The guts of the query is this SQL:
select dataset_values.value from processes, invocation_procedure_names, dataset_usage, dataset_values where type='compound' and procedure_name='is_match_table_column_ranges' and dataset_usage.direction='O' and dataset_usage.param_name='inputcontent' and processes.id = invocation_procedure_names.execute_id and dataset_usage.process_id = processes.id and dataset_usage.dataset_id = dataset_values.dataset_id;
This returns the input parameter XML for all is_match_table_column_ranges calls. These are XML values, and it is necessary to examine the resulting XML to determine if it was invoked for the specific table. There is unpleasant cross-format joining necessary here to get an actual yes/no result properly, although probably could use a LIKE clause to peek inside the value.
This uses the additional annotations made for query 1. These annotations only store which process originally inserted a row, not which processes have modified a row. So to some extent, rows are regarded a bit like artifacts (though not first order artifacts in the provenance database); and we can only answer questions about the provenance of rows, not the individual fields within those rows. That is sufficient for this query, though.
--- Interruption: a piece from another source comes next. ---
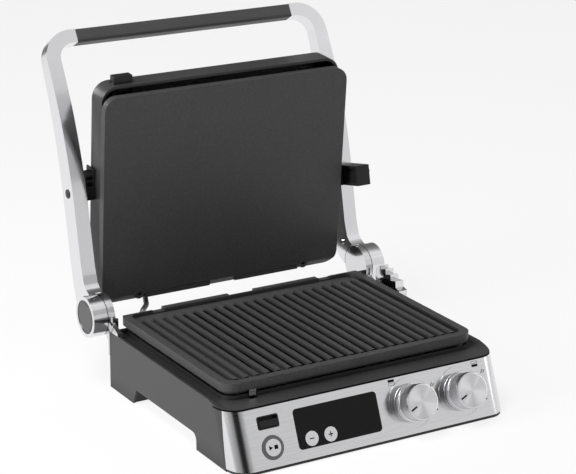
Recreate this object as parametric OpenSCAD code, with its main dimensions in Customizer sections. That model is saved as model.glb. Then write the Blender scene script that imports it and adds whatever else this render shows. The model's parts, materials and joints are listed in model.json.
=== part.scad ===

First find the row that contains the interesting value and extract its IMAGEID. Then find the process that created the image ID by querying the derby database table P2IMAGEPROV:
ij> select * from ipaw.p2imageprov where imageid=6294301; IMAGEID |PROVENANCEID ----------------------------------------------------------------------------------------------------------------------------------------------------- 6294301 |tag:benc@ci.uchicago.edu,2008:swiftlogs:execute2:pc3-20090519-2057d8dyi9o9:ps_load_executable_db_app-dpc8q1bj
Now we have a process ID for the process that created the row.
Now query the transitive closure table for all predecessors for that process (as in q1). This will produce all processes and artifacts that preceeded this row creation.
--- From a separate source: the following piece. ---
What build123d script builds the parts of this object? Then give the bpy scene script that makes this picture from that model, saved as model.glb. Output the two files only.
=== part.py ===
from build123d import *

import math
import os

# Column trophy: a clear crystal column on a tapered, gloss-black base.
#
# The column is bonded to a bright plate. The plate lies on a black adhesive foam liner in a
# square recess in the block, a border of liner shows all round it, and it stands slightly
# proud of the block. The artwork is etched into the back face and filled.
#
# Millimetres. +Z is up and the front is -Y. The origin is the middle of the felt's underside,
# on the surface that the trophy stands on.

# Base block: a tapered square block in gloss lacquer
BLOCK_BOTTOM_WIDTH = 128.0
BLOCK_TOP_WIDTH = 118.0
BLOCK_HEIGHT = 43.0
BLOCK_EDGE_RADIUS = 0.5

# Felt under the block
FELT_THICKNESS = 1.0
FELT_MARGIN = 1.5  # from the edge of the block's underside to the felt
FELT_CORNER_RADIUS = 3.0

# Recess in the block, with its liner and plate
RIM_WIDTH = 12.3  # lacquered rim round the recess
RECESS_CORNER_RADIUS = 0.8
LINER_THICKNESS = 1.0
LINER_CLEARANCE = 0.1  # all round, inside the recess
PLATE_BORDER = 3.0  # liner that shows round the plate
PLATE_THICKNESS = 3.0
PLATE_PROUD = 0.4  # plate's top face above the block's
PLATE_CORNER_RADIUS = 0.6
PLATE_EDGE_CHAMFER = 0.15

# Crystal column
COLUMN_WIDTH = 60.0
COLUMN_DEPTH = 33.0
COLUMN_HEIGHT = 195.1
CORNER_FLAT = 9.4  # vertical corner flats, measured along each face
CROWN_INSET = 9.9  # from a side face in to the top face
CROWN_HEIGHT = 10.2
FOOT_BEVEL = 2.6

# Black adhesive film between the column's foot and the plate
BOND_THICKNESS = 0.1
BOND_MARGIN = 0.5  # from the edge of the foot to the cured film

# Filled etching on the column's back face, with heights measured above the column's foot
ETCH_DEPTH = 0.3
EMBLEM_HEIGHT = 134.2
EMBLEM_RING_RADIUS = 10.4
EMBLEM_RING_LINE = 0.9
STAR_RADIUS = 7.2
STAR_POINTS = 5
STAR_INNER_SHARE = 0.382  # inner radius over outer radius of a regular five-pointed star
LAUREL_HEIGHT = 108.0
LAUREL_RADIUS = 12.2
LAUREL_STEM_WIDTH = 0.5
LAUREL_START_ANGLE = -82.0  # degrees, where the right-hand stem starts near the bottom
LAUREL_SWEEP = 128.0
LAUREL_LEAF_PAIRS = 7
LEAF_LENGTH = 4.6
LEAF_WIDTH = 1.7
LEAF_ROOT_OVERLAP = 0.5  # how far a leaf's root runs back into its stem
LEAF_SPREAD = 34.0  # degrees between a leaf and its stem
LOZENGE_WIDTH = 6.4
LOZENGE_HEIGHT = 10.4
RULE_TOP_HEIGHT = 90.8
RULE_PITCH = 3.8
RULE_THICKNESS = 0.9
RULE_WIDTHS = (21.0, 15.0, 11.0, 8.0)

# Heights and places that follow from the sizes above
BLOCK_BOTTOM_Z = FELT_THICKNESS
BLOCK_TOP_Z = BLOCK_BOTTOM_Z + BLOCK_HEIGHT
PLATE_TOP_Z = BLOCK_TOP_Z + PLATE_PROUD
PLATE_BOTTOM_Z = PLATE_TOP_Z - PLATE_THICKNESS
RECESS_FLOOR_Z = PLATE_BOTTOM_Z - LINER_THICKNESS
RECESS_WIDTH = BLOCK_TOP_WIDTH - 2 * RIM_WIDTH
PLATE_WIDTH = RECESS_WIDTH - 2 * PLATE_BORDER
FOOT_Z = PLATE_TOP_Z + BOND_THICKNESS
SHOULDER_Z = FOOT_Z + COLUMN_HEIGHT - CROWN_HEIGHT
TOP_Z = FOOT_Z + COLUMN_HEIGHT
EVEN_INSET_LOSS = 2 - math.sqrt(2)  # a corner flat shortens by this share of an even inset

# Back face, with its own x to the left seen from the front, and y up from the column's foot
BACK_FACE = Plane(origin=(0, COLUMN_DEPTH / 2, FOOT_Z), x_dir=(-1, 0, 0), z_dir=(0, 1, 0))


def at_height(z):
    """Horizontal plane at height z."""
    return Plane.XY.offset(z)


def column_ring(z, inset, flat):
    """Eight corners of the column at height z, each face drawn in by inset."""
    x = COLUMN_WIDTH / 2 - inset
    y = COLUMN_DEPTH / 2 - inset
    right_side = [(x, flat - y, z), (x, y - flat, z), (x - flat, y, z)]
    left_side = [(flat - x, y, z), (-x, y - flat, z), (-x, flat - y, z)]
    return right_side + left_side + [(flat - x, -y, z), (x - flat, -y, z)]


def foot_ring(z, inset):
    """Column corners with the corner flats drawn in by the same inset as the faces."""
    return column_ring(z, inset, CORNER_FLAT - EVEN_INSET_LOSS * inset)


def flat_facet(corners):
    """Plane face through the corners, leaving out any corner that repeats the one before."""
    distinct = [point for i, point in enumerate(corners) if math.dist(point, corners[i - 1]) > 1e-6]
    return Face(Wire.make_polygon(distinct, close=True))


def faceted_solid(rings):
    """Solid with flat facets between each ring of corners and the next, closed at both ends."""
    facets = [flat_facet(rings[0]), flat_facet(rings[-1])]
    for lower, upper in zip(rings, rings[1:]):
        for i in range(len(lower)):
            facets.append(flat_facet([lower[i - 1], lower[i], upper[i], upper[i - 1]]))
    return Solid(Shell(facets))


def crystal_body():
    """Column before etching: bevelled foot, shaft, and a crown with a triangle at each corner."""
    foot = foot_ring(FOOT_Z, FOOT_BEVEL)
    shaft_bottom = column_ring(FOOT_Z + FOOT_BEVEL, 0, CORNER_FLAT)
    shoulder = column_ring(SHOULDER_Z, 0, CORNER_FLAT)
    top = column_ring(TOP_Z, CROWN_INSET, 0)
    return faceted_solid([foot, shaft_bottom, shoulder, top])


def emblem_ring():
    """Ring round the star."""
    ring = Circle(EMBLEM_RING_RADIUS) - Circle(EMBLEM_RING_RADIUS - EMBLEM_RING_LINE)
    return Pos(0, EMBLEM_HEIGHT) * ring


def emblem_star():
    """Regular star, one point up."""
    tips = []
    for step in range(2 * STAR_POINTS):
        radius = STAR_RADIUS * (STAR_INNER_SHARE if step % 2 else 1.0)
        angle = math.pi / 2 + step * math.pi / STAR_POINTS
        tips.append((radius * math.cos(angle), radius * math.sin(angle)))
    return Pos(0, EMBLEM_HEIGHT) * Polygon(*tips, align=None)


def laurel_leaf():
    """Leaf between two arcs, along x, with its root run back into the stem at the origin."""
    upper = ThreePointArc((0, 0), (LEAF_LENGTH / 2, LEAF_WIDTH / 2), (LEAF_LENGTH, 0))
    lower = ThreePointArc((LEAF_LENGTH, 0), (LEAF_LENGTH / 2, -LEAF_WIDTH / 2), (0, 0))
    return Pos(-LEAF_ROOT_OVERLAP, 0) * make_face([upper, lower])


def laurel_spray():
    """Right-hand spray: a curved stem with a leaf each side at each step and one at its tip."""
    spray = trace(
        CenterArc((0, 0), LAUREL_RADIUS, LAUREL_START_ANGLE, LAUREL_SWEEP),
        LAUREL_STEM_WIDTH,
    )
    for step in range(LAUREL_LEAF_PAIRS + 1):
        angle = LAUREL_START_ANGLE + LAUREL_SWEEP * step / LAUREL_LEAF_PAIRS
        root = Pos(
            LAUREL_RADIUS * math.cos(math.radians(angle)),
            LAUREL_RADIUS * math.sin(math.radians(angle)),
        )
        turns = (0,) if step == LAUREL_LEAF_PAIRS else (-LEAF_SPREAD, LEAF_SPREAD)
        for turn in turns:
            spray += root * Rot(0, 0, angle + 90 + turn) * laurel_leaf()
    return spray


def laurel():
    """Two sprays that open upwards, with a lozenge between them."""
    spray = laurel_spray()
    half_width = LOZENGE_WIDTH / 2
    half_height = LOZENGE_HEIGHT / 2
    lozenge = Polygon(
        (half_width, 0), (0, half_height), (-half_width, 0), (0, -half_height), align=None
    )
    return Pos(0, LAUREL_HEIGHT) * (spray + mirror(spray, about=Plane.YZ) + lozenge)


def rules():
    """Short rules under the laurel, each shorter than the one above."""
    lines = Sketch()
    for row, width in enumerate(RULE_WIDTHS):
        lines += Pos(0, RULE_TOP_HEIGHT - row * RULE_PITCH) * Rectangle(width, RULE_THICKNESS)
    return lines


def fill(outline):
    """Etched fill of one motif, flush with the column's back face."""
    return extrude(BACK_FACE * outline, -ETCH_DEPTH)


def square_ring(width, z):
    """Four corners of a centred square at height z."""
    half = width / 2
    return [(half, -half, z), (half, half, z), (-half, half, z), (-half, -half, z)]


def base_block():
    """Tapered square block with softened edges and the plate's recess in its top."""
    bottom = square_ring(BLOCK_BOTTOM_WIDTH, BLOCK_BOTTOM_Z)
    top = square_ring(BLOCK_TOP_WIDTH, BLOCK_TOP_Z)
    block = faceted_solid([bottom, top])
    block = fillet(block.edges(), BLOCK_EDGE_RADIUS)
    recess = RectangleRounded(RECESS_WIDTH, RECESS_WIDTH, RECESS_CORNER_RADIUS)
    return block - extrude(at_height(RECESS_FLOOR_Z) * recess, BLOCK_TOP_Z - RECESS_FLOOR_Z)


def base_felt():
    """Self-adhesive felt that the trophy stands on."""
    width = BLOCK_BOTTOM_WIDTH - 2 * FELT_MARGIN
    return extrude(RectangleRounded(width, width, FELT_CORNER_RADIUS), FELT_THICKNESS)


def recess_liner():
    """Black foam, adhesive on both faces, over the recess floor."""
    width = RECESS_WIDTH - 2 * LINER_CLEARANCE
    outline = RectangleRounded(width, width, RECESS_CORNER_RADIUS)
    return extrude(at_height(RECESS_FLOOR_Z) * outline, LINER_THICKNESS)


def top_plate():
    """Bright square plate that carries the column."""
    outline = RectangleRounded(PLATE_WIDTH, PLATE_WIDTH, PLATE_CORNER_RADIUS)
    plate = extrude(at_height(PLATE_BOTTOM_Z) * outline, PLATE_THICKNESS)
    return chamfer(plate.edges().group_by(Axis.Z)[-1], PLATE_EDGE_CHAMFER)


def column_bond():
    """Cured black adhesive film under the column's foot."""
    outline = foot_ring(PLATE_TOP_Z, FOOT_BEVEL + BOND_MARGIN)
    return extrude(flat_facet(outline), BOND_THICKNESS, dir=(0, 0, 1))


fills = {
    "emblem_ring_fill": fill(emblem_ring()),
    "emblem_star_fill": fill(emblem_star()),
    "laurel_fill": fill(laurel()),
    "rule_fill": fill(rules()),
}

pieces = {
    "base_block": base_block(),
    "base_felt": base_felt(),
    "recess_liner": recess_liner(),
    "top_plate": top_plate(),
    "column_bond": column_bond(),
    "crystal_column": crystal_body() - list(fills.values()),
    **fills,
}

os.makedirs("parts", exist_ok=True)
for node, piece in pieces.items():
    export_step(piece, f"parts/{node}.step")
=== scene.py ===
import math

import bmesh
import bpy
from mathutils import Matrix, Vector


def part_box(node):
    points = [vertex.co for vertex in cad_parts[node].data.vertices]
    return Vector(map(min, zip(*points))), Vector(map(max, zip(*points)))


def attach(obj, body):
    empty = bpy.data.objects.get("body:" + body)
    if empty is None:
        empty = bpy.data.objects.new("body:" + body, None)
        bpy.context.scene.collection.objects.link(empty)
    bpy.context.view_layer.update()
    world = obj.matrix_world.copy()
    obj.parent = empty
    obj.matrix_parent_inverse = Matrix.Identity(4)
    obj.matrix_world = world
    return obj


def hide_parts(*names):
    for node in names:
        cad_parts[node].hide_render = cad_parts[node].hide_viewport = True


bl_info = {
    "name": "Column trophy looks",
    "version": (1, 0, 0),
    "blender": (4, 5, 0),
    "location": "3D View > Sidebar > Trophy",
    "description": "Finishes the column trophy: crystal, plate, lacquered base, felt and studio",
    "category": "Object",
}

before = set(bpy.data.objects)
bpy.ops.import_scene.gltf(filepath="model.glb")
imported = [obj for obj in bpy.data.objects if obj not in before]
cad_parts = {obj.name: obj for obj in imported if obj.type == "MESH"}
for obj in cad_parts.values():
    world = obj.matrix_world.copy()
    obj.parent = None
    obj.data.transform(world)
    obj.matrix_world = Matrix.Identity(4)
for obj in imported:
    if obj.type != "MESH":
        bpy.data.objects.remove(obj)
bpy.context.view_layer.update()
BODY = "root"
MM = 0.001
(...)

Our answer differs from the sample answer because we have sequenced access to the db, rather than regarding each row as a proper first-order artifact. The entire DB state at a particular time is a successor to all previous database accessing operations, so any process which led to any database access before the row in question is regarded as a necessary operations. This is undesirable in some respects, but desirable in others. For example, a row insert only works because previous database operations which inserted other rows did not insert a conflicting primary key - so there is data dependency between the different operations even though they operate on different rows.
This counts how many load processes are known to the database (over all recorded workflows)
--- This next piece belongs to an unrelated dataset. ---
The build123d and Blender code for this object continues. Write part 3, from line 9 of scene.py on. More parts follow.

select count(*) from invocation_procedure_names where procedure_name='load_csv_file_into_table';
This can be restricted to a particular workflow run like this:
sqlite> select count(process_id) from invocation_procedure_names,processes_in_workflows where procedure_name='load_csv_file_into_table' and workflow_id='tag:benc@ci.uchicago.edu,2008:swiftlogs:execute:pc3-20090519-1659-jqc5od2f:run' and invocation_procedure_names.execute_id = processes_in_workflows.process_id; 3
In our Swift representation of the workflow, we control flow dataflow dependencies. So many of the activities that could be commuted are in our implementation run in parallel. One significant thing can't describe in SwiftScript? (and so cannot answer from the provenance database using this method) is commuting operations on the database. From a Swift perspective, this is a limitation of our SwiftScript? language rather than in the provenance implementation, benc thinks.
The query lists which pairs unix process executions (of which there are 50x50) have no data dependencies on each other. There are 2082 rows. The base SQL query is this:
select L.id, R.id from processes as L, processes as R where L.type='execute' and R.type='execute' and NOT EXISTS (select * from trans where before=L.id and after=R.id);
This answer is deficient in a few ways. We do not take into account non-execute procedures (such as compound procedures, function invocations, and operator executions) - there are 253 processes in total, 50 being executes and the remaineder being the other kinds of process. If we did that naively, we would not take into account compound procedures which contain other procedures (due to lack of decent support for nested processes - something like OPM accounts) and would come up with commutations which do not make sense.
To v1.01.a.xml schema definition, make time be represented by dataTime XSD type. We already do this in our OPM above, meaning that it should not validate with v1.01.a.xml.
Better support for hierarchies - of collections of artifacts; and of processes. Swift makes heavy use of both in its input language, SwiftScript?, though this information is not recorded explicitly in the provenance database.